Work to complete:
Find how many lines in the data below include the word "part", then write only that number.

___ Record extracts ___

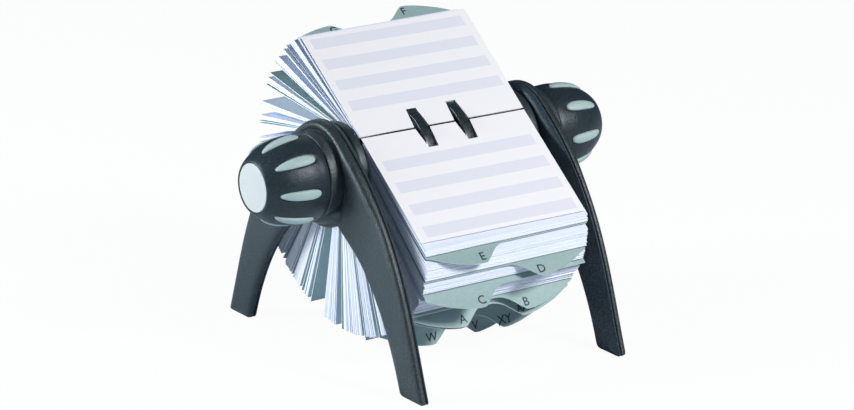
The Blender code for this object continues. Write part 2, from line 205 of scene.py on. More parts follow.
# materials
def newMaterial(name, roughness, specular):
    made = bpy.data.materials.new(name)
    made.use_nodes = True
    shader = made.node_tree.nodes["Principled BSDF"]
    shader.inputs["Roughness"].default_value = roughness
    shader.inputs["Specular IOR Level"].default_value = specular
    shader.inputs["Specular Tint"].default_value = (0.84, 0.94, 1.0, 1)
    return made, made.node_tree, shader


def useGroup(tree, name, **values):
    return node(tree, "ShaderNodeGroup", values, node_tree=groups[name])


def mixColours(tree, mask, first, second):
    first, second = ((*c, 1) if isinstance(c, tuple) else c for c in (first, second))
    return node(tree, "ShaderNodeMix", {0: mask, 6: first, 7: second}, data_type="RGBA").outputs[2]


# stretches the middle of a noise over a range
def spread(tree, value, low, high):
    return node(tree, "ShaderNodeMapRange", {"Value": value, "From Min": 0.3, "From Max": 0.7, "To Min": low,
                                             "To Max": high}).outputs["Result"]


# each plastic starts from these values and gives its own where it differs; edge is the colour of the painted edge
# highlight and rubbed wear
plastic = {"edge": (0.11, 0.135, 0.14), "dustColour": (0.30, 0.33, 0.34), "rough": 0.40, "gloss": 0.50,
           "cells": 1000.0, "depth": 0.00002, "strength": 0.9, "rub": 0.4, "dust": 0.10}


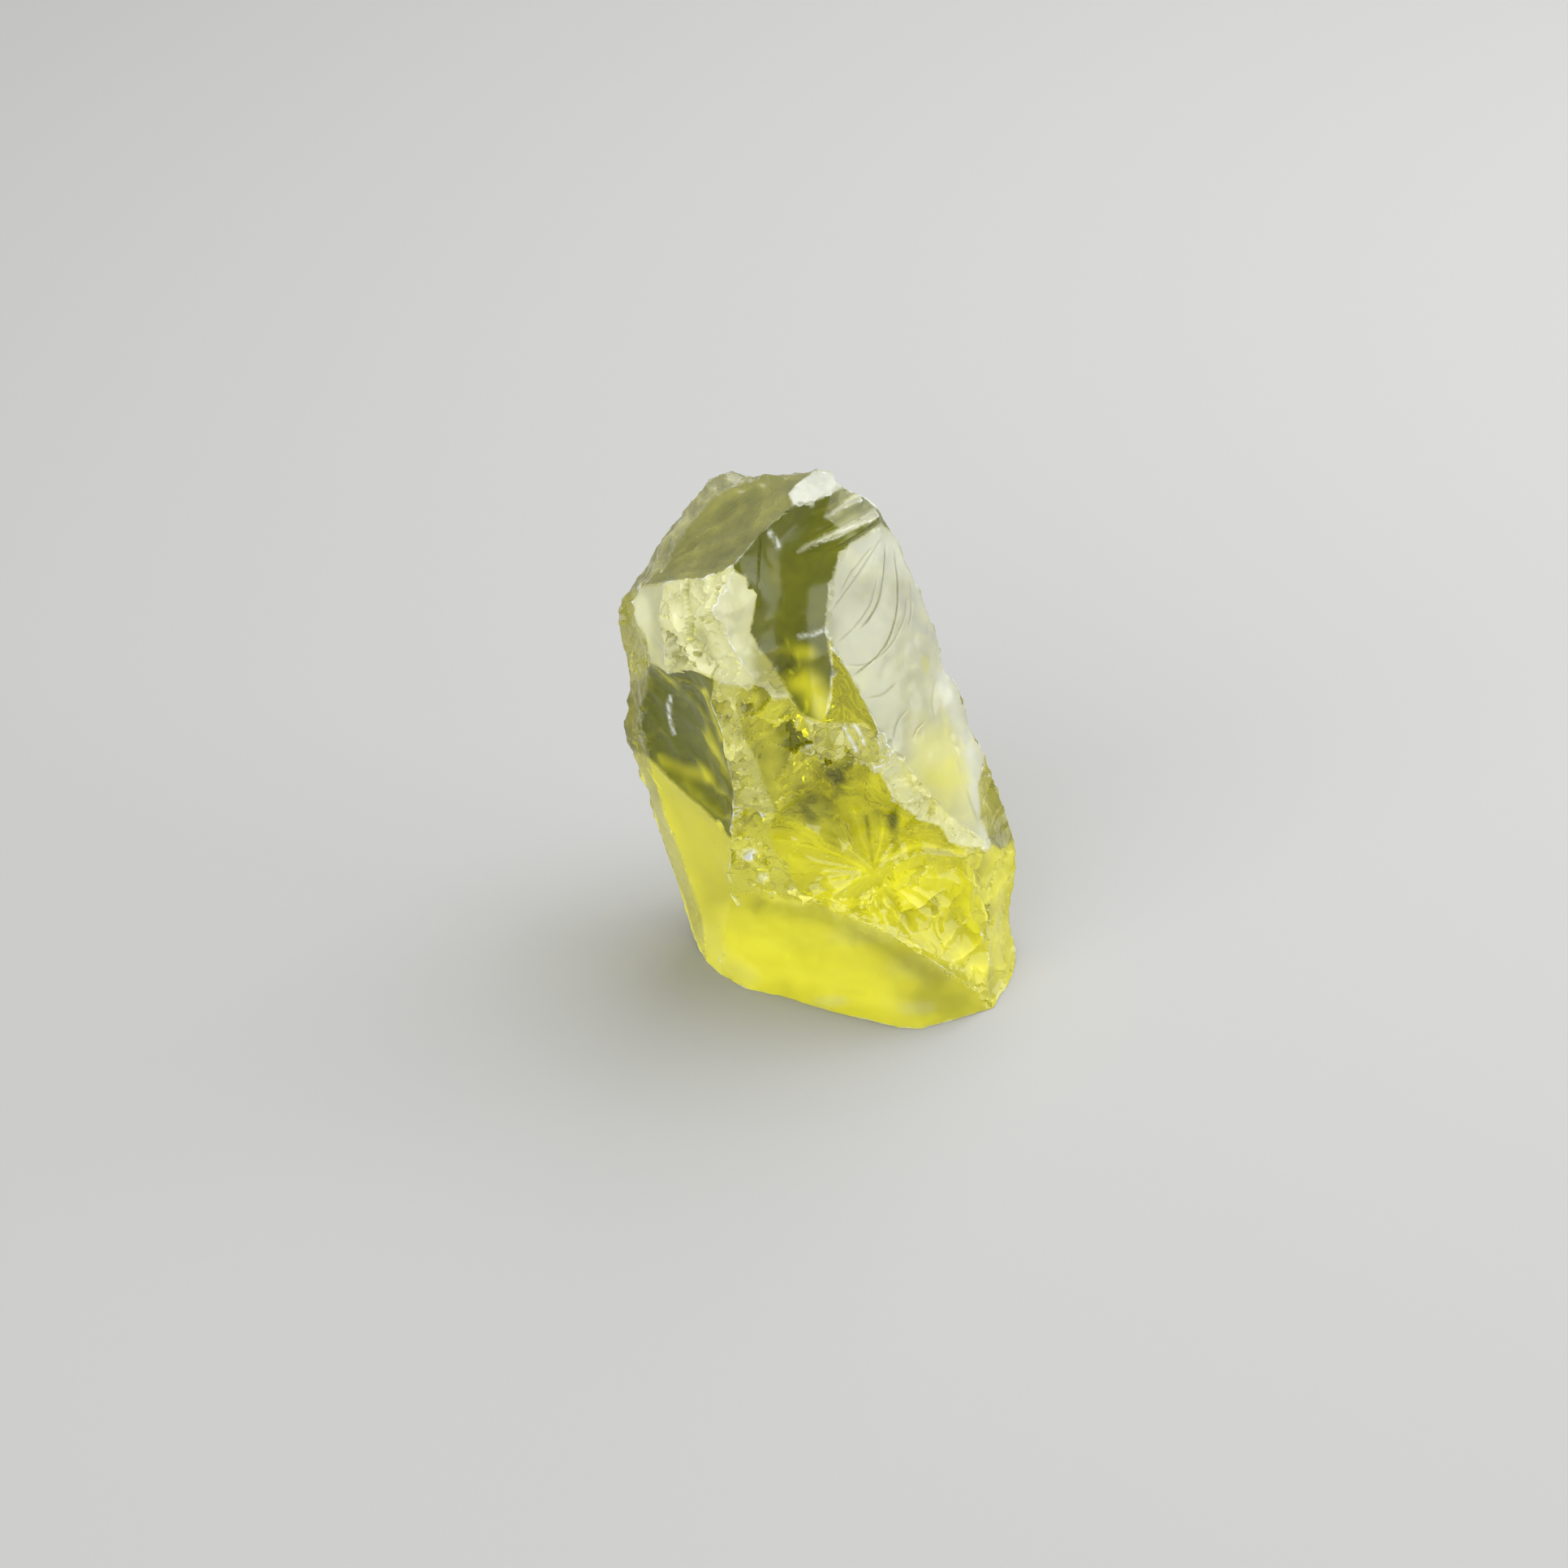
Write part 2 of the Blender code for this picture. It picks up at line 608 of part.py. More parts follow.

___

Answer below:
2